There's no reason for the pointer to be to non-const, and if you have available pointer to the class it is not hard to dereference it, and so clearly state your intention of wanting to copy the object using the copy constructor.
Similarly, for the non-standard assignment operator why allow assignment from a pointer when correctly dereferencing at the call site is clearer and more idiomatic?
I believe a somewhat more important issue than what has been discussed so far is that your non-standard assignment operator does not stop the compiler from generating the standard one. Since you've decided that you need to create an assignment operator (good bet since you made the copy constructor), the default is almost certainly not sufficient. Thus a user of this class could fall prey to this problem during what would seem very basic and standard use of an object to almost anyone.
Objects and pointers to objects are two very different things. Typically, when you're passing objects around, you expect that they're going to be copied (though, ideally functions would take const refs where possible to reduce/eliminate unnecessary copies). When you're passing a pointer around, you don't expect any copying to take place. You're passing around a pointer to a specific object and, depending on the code, it could really matter that you deal with that specific object and not a copy of it.

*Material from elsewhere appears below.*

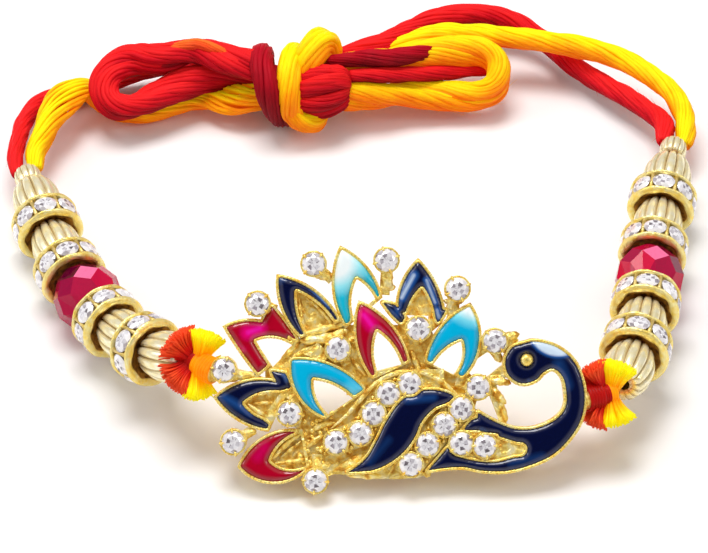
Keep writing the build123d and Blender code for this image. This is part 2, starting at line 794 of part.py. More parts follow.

Assignment operators and constructors that take pointers to the type - especially constructors which can be used for implicit conversion - are really going to muddle things and stand a high chance of creating unintended copies, which not only could be a performance issue, but it could cause bugs.
I can't think of any good reason why you would ever want to make the conversion between a pointer to a type and the type itself implicit - or even explicit. The built-in way to do that is to dereference the object. I suppose that there might be some set of specific circumstances which I can't think of where this sort of thing might be necessary or a good idea, but I really doubt it. Certainly, I would strongly advise against doing it unless you have a specific and good reason for doing so.